3The Unemployment Accelerator (with Gaston Navarro) 
This paper studies the unemployment accelerator, a mechanism where workers directly affect the firms' financial conditions, and, in turn, firms' financial conditions feedback again to the real economy. The  unemployment accelerator builds on two key assumptions: search frictions in the labor market and firms' default risk. The former assumption implies a positive relation between the firm's value and its number of workers; the latter assumption entails a tight connection between the value of the workers and the firm's incentives to default. We develop and estimate a model with these two frictions together with firm-level heterogeneity; and show the model matches firm-level statistics as well as business cycle fluctuations in labor and financial markets. We provide compelling micro-evidence of the  unemployment accelerator: a 10\% increase in a firm's number of workers is associated with a 4\% increase in its market value and a 6\% decline in its probability of default.

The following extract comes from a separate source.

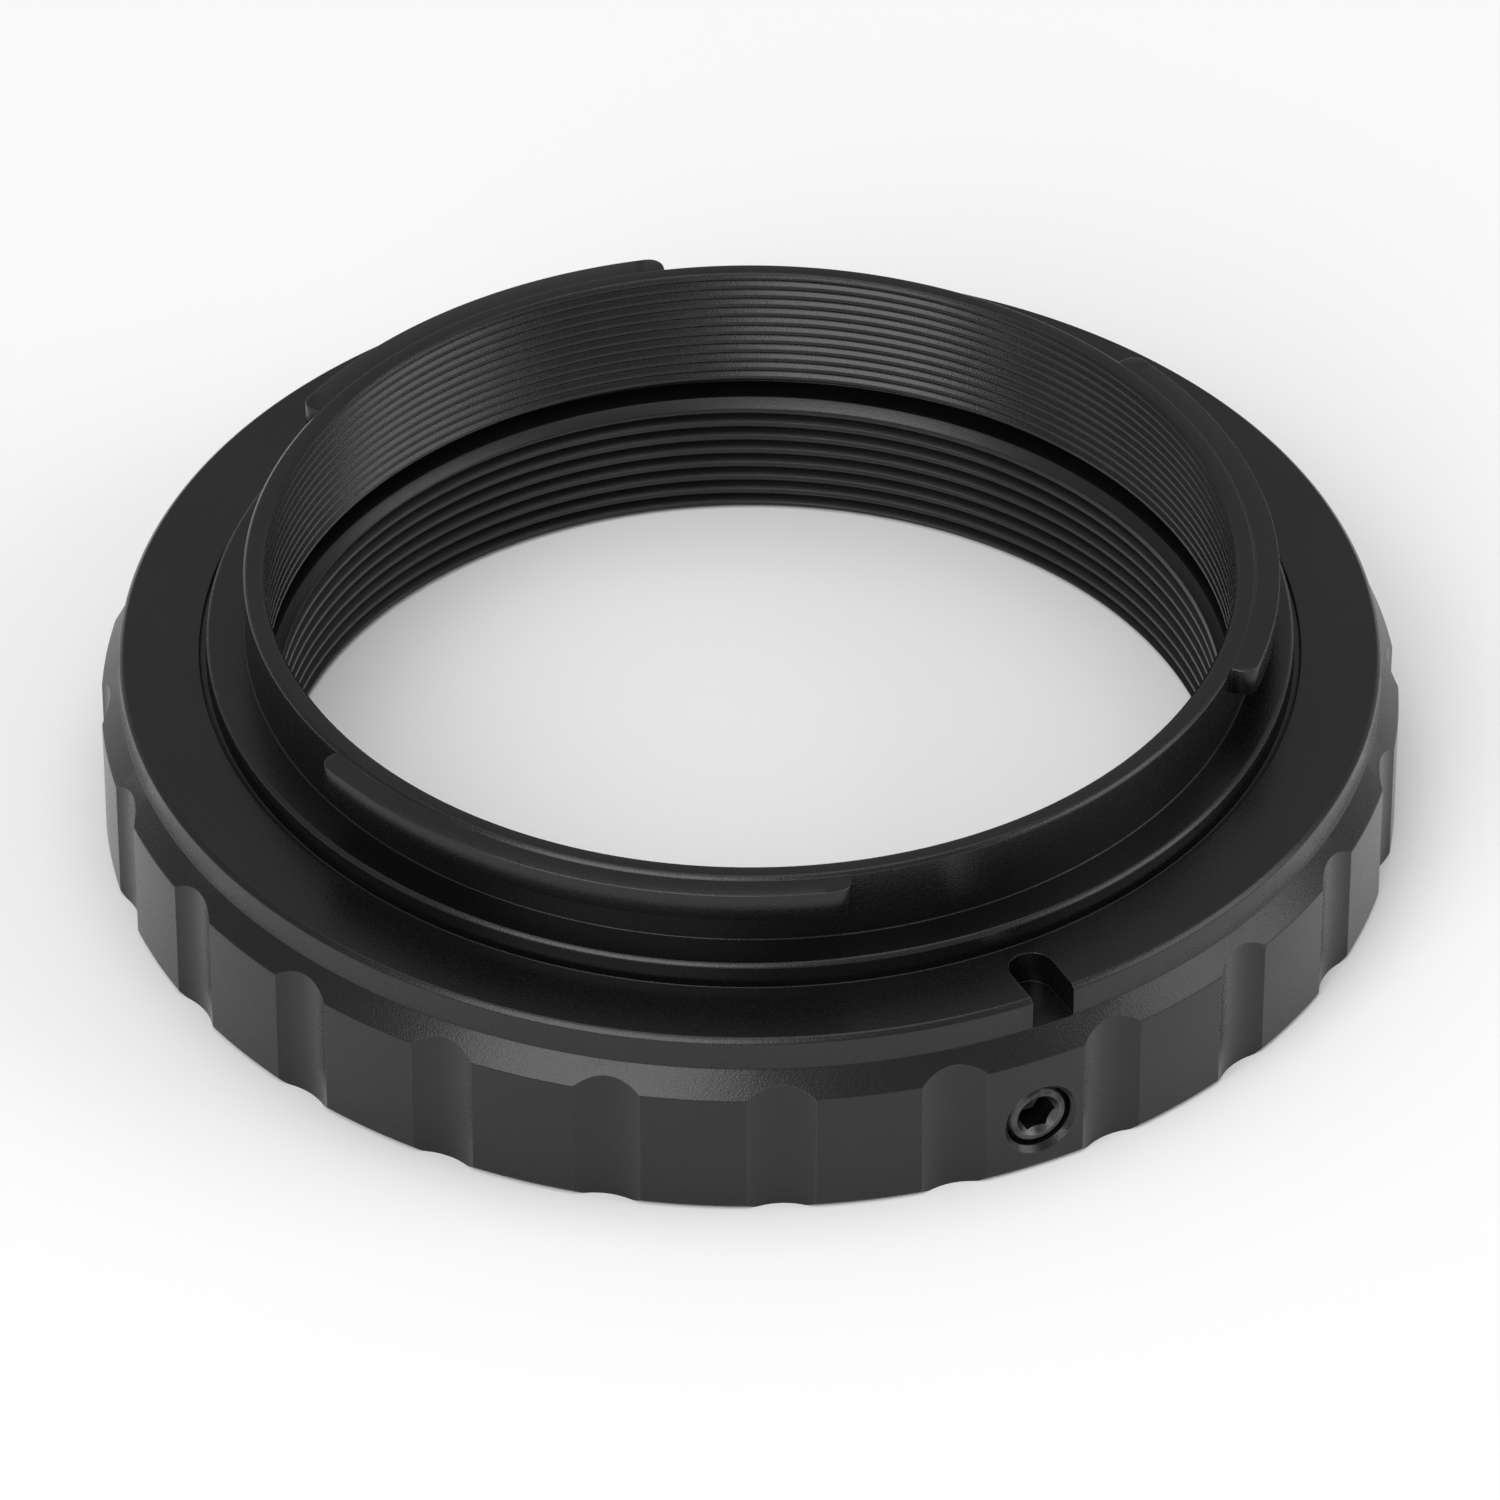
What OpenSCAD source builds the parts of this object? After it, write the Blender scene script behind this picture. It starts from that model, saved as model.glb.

We show that our model can account for these facts, and that the two key assumptions we make are essential for this.
4- Price Rigidities and the Relative PPP (with Javier Cravino)
We 
measure the proportion of real exchange rate movements accounted for by cross-country movements in relative reset prices (prices that changed since the previous period) using CPI microdata for the UK, Austria and Mexico. Relative reset prices account for almost all of the real exchange rate movements in the data. This is at odds with the predictions of Sticky Price Open Economy models, which generate volatile and persistent real exchange rates but not through movements in relative reset prices.